Synthesis: Taking Control of Your Coffee Budget
Your coffee budget is more than just a line item—it's a reflection of global economic currents. From weather in Brazil to shipping costs in the Suez Canal, from currency fluctuations to speculation in New York, every step of the coffee supply chain leaves a trace on the price you pay. By understanding these forces, you can move from feeling like a victim of random price hikes to an informed participant who can anticipate and adapt. The key is to stay curious and aware: follow news about harvests, track major currency trends, and pay attention to your local market. Not every price change is within your control, but your response to it is.
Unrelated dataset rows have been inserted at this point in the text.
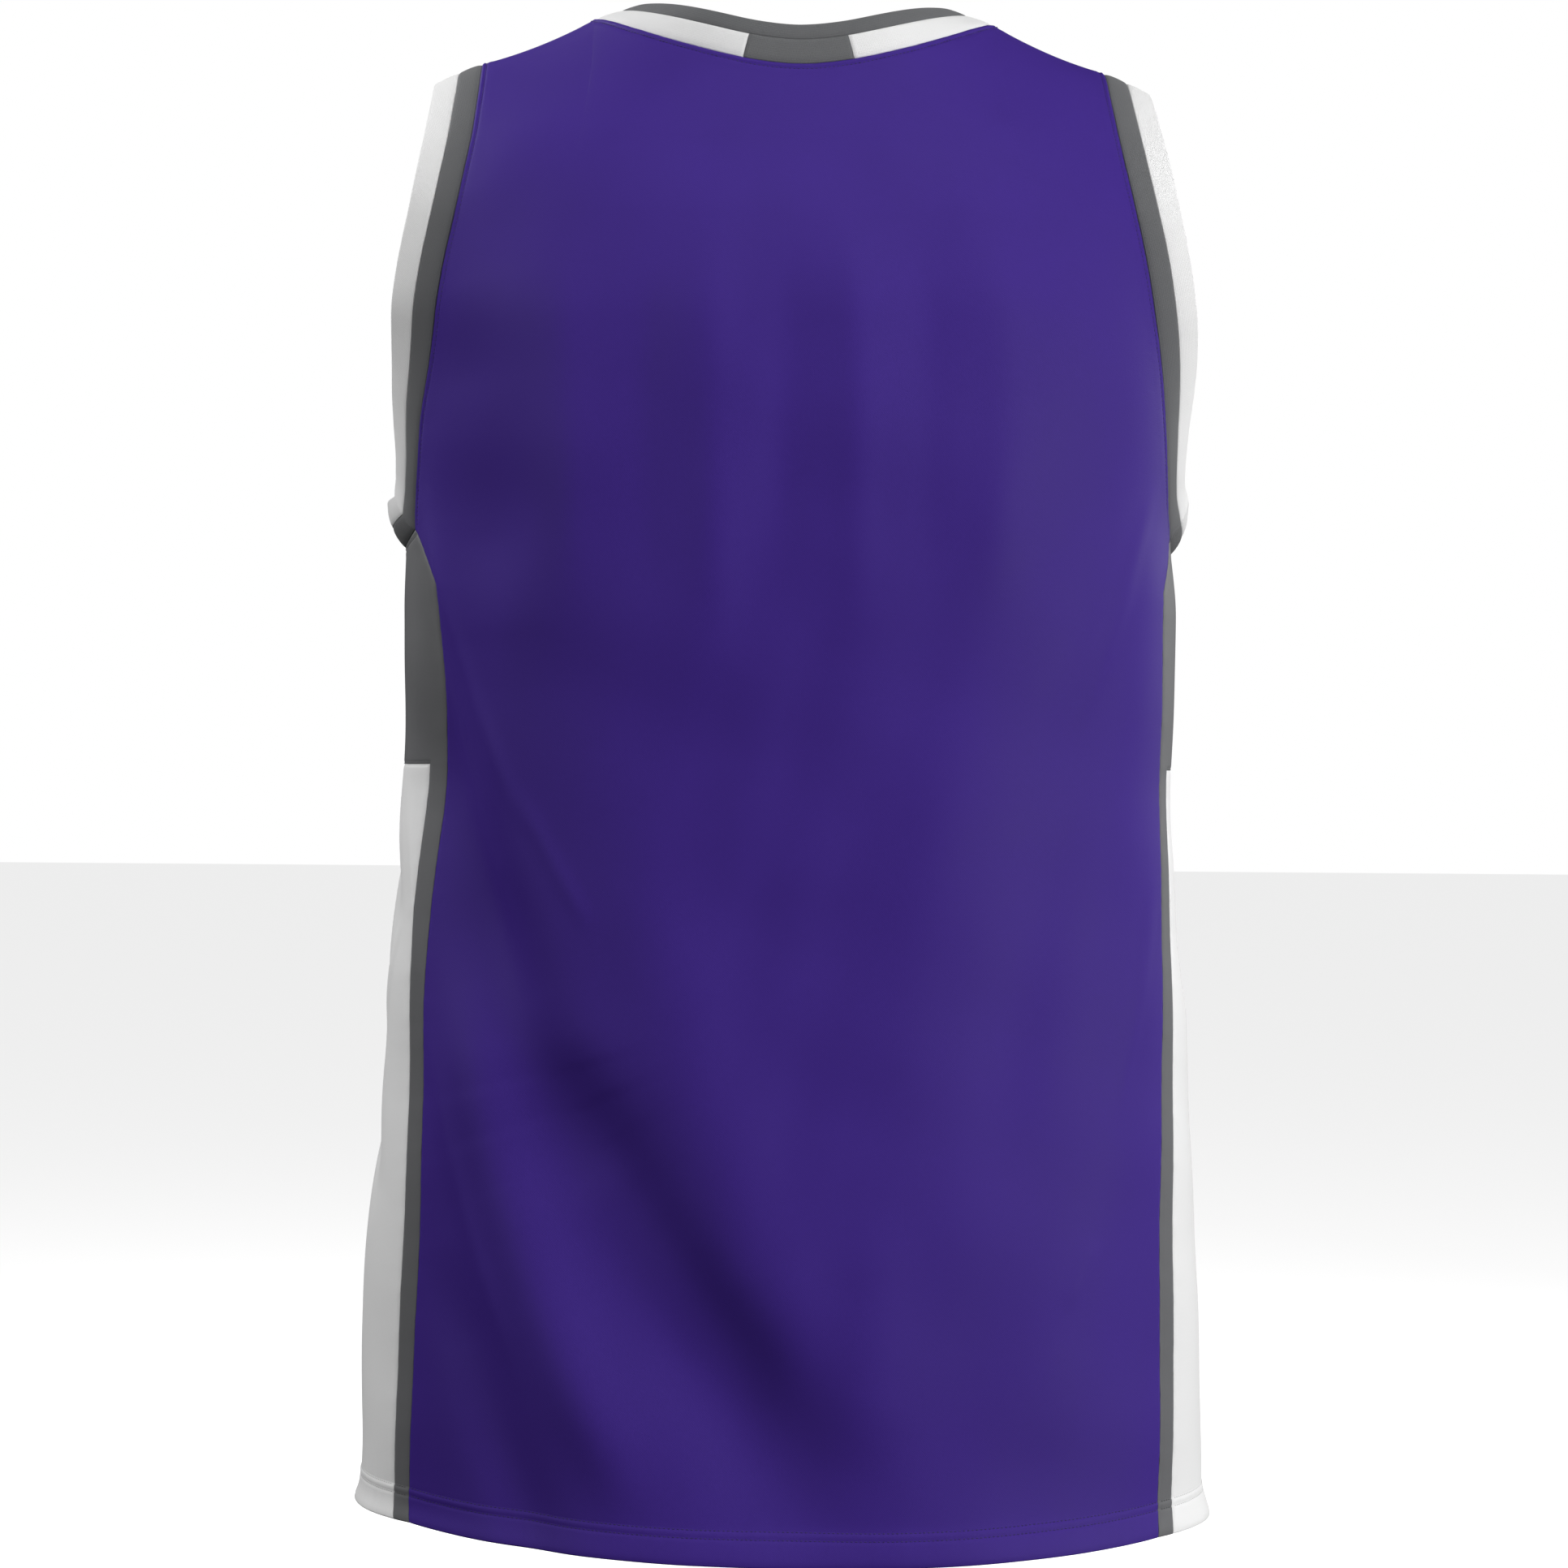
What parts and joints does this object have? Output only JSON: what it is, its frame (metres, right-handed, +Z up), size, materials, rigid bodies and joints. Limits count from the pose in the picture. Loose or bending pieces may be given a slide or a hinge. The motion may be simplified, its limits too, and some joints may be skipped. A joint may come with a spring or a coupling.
{
  "type": "basketball jersey",
  "caption": "Sleeveless basketball jersey, filled out as if worn, with side panels, a ribbed neck and ribbed armholes.",
  "frame": {"origin": "midway between the two shoulder straps, level with their middles, where the wearer's shoulders hold the garment up", "axes": "+X towards the wearer's right, +Y the way the wearer faces, so the back panel faces -Y, +Z up"},
  "size_m": [0.4292, 0.2787, 0.7562],
  "materials": {
    "purple_body": "smooth polyester knit, semi-matt",
    "grey_side": "smooth polyester knit, semi-matt",
    "white_side": "smooth polyester knit, semi-matt",
    "grey_rib": "fine rib knit, matt",
    "white_rib": "fine rib knit, matt"
  },
  "bodies": {
    "root": {"back_panel": "purple_body", "front_panel": "purple_body", "side_panel_left": "grey_side", "side_panel_right": "grey_side", "side_inset_left": "white_side", "side_inset_right": "white_side", "neck_rib": "white_rib", "neck_block": "grey_rib", "neck_edge": "grey_rib", "armhole_rib_left": "grey_rib", "armhole_rib_right": "grey_rib", "armhole_edge_left": "white_rib", "armhole_edge_right": "white_rib"}
  },
  "joints": []
}
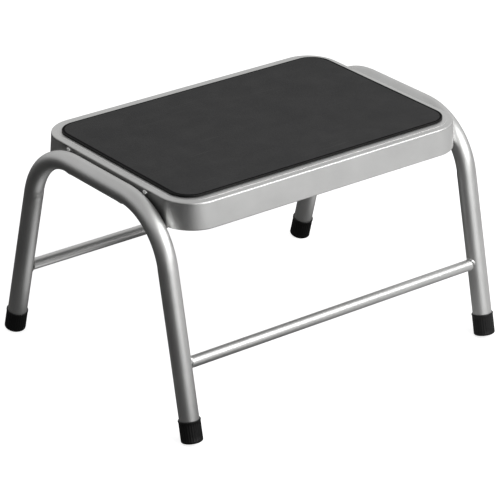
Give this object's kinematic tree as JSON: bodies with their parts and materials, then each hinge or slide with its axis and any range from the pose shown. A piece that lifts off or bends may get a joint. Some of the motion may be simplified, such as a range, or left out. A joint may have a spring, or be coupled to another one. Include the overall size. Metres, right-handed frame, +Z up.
{
  "type": "step stool",
  "caption": "Fixed one-step stool: pressed steel tread with a black rubber mat, welded between two bent tube leg frames tied by cross bars, on rubber feet.",
  "frame": {"origin": "on the floor, under the middle of the tread", "axes": "+X along the length of the tread, +Z up, front at -Y"},
  "size_m": [0.4444, 0.3564, 0.2591],
  "materials": {
    "silver_coat": "satin silver powder coat on steel",
    "mat_rubber": "matte, fine moulded texture",
    "foot_rubber": "semi-matte, ribbed"
  },
  "bodies": {
    "root": {"tread_tray": "silver_coat", "leg_frame_left": "silver_coat", "leg_frame_right": "silver_coat", "cross_bar_front": "silver_coat", "cross_bar_rear": "silver_coat", "weld_bar_front_left_upper": "silver_coat", "weld_bar_front_left_lower": "silver_coat", "weld_bar_front_right_upper": "silver_coat", "weld_bar_front_right_lower": "silver_coat", "weld_bar_rear_left_upper": "silver_coat", "weld_bar_rear_left_lower": "silver_coat", "weld_bar_rear_right_upper": "silver_coat", "weld_bar_rear_right_lower": "silver_coat", "weld_tray_left_front": "silver_coat", "weld_tray_left_rear": "silver_coat", "weld_tray_left_under": "silver_coat", "weld_tray_right_front": "silver_coat", "weld_tray_right_rear": "silver_coat", "weld_tray_right_under": "silver_coat", "anti_slip_mat": "mat_rubber", "foot_front_left": "foot_rubber", "foot_front_right": "foot_rubber", "foot_rear_left": "foot_rubber", "foot_rear_right": "foot_rubber"}
  },
  "joints": []
}
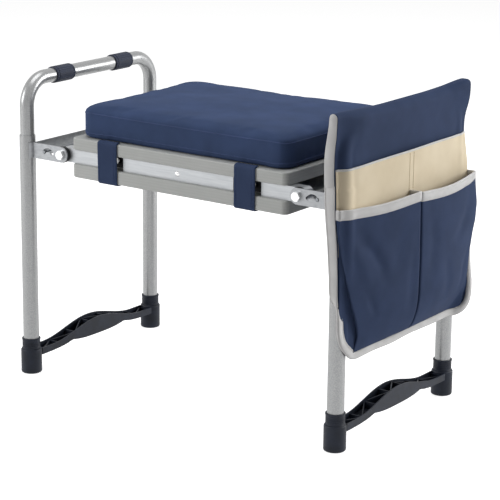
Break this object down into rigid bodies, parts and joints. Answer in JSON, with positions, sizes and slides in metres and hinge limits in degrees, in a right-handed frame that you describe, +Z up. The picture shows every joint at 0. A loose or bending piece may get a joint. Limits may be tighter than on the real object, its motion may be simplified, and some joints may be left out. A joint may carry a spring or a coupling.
{
  "type": "folding garden kneeler seat",
  "caption": "Folding garden kneeler and seat: a cushioned deck between two hinged U-shaped leg frames with hand grips and moulded foot braces, and a tool pouch hung on one handle.",
  "frame": {"origin": "on the floor, at the middle of the whole object's box in X and Y", "axes": "+X along the seat towards the end with the tool pouch, +Y towards the back, +Z up"},
  "size_m": [0.6342, 0.352, 0.4864],
  "materials": {
    "board": "grey moulded plastic with fine ridges",
    "rail": "satin anodised",
    "cross_member": "black powder coat",
    "end_plug": "black",
    "spacer": "black nylon",
    "fastener": "bright zinc plate",
    "cushion_cloth": "navy woven cloth over foam",
    "strap_web": "navy webbing",
    "leg_tube": "silver powder coat",
    "handle_tube": "silver powder coat",
    "grip_rubber": "navy, finely dotted",
    "foot_plastic": "navy moulded plastic",
    "bracket_steel": "zinc-plated pressed sheet",
    "rod_steel": "grey steel",
    "pouch_cloth": "navy woven cloth",
    "pouch_light_cloth": "beige woven cloth",
    "binding": "light grey tape"
  },
  "bodies": {
    "seat": {"upper_board": "board", "lower_board": "board", "rail_arms": "rail", "rail_middles": "rail", "rail_rivets": "fastener", "cross_members": "cross_member", "cross_plugs": "end_plug", "cross_bolts": "fastener", "cushion": "cushion_cloth", "cushion_straps": "strap_web", "pivot_bolts": "fastener", "pivot_spacers": "spacer", "pivot_nuts": "fastener"},
    "left_frame": {"left_front_leg": "leg_tube", "left_rear_leg": "leg_tube", "left_handle": "handle_tube", "left_grips": "grip_rubber", "left_foot_brace": "foot_plastic", "left_bracket": "bracket_steel", "left_bracket_rivets": "fastener"},
    "right_frame": {"right_front_leg": "leg_tube", "right_rear_leg": "leg_tube", "right_handle": "handle_tube", "right_grips": "grip_rubber", "right_foot_brace": "foot_plastic", "right_bracket": "bracket_steel", "right_bracket_rivets": "fastener", "pouch_hood": "pouch_cloth", "pouch_side_bands": "binding", "pouch_light_pocket": "pouch_light_cloth", "pouch_front_pocket": "pouch_cloth", "pouch_rear_pocket": "pouch_cloth", "pouch_bindings": "binding"},
    "left_lock": {"left_lock_rod": "rod_steel"},
    "right_lock": {"right_lock_rod": "rod_steel"}
  },
  "joints": [
    {"name": "left_fold", "type": "hinge", "parent": "seat", "child": "left_frame", "pos_m": [-0.23005, 0, 0.36275], "axis": [0, -1, 0], "range_deg": [0, 90]},
    {"name": "right_fold", "type": "hinge", "parent": "seat", "child": "right_frame", "pos_m": [0.20395, 0, 0.36275], "axis": [0, 1, 0], "range_deg": [0, 68]},
    {"name": "left_unlock", "type": "hinge", "parent": "left_frame", "child": "left_lock", "pos_m": [-0.25605, 0, 0.35673], "axis": [0, 1, 0], "range_deg": [0, 106]},
    {"name": "right_unlock", "type": "hinge", "parent": "right_frame", "child": "right_lock", "pos_m": [0.22995, 0, 0.35673], "axis": [0, -1, 0], "range_deg": [0, 106]}
  ]
}
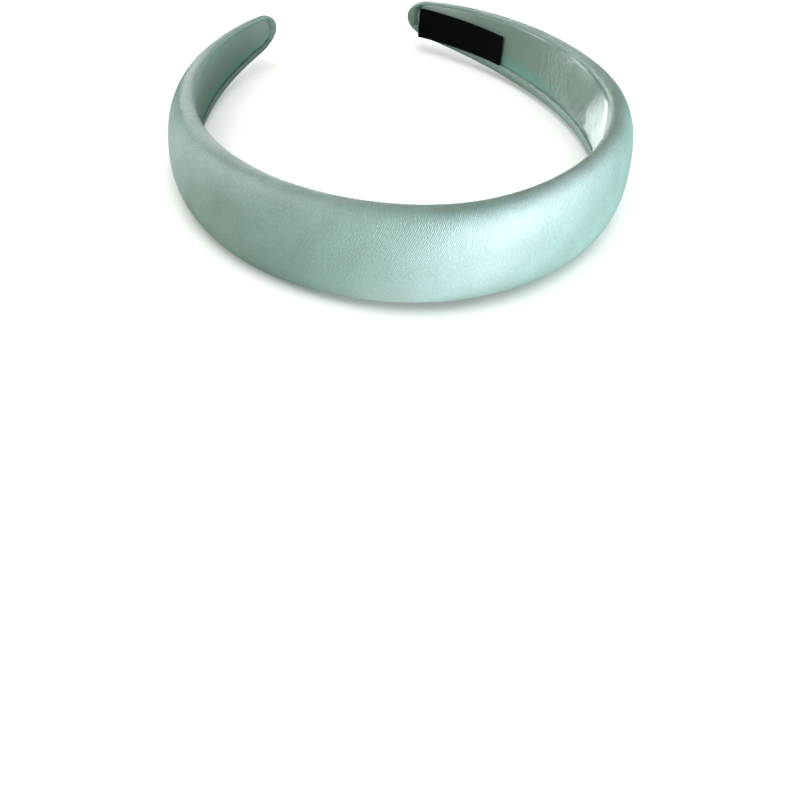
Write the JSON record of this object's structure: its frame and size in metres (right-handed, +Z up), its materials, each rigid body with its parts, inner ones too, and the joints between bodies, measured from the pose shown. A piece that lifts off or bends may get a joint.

Next Steps for the Conscious Coffee Lover
Start by keeping a simple log of your coffee purchases over the next month—note the type, origin, price, and date. Then, cross-reference any price changes with major news events (a drought, a currency shift, a shipping disruption). This practice will train your eye to see patterns. Next, experiment with one of the strategies mentioned: try buying green beans, subscribe to a fixed-price coffee delivery, or switch to a more price-stable blend. Finally, share what you learn with friends—understanding coffee's global connections can turn a daily habit into a fascinating conversation. Remember, every cup is a small but powerful link to the global economy. By tracing the path from bean to cup, you've already taken the first step toward mastering your coffee budget.